Creating a GitHub Actions workflow to run a Python script on the first day of every month and store the output in a specific directory involves several steps. Below is a YAML configuration for a GitHub Actions workflow that achieves this. You'll need to add this configuration to your GitHub repository in the .github/workflows directory.

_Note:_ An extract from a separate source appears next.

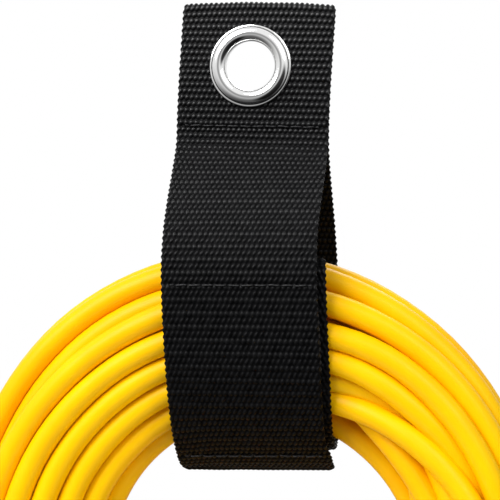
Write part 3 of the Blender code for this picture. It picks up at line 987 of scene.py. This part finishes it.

GitHub Actions Workflow File

Create a file named .github/workflows/monthly_stats_report.yml with the following content:

name: Monthly Stats Report

on:
  schedule:
    # Runs at 00:00 on the first day of every month
    - cron: '0 0 1 * *'

jobs:
  generate_report:
    runs-on: ubuntu-latest

    steps:
    - name: Check out repository
      uses: actions/checkout@v2

    - name: Set up Python
      uses: actions/setup-python@v2
      with:
        python-version: '3.x' # Specify the Python version

    - name: Install dependencies
      run: |
        python -m pip install --upgrade pip
        pip install pandas plotly google-auth-oauthlib google-auth-httplib2 google-api-python-client

    - name: Run the script
      run: python path/to/your/script.py

    - name: Commit and push if there are changes
      run: |
        git config --global user.email "your-email@example.com"
        git config --global user.name "Your Name"
        git add docs/stats/index.html
        git commit -m "Update monthly stats" || exit 0  # This will exit with 0 if there's nothing to commit
        git push

Steps to Set Up:

  1. Script Path: Replace path/to/your/script.py with the actual path to your Python script within the repository.

  2. Python Dependencies: Ensure all required Python packages are listed in the Install dependencies step.

  3. Git Configuration: Replace your-email@example.com and Your Name with your email and name used for Git commits.

  4. Output Directory: Modify the script to output index.html to docs/stats/. If necessary, create these directories in your repository.

  5. Commit and Push: The workflow commits and pushes the updated index.html file back to your repository. Ensure this is the desired behavior.

Notes:

After setting up this workflow, it will automatically run on the first day of every month, executing your script and updating the index.html file in the specified directory.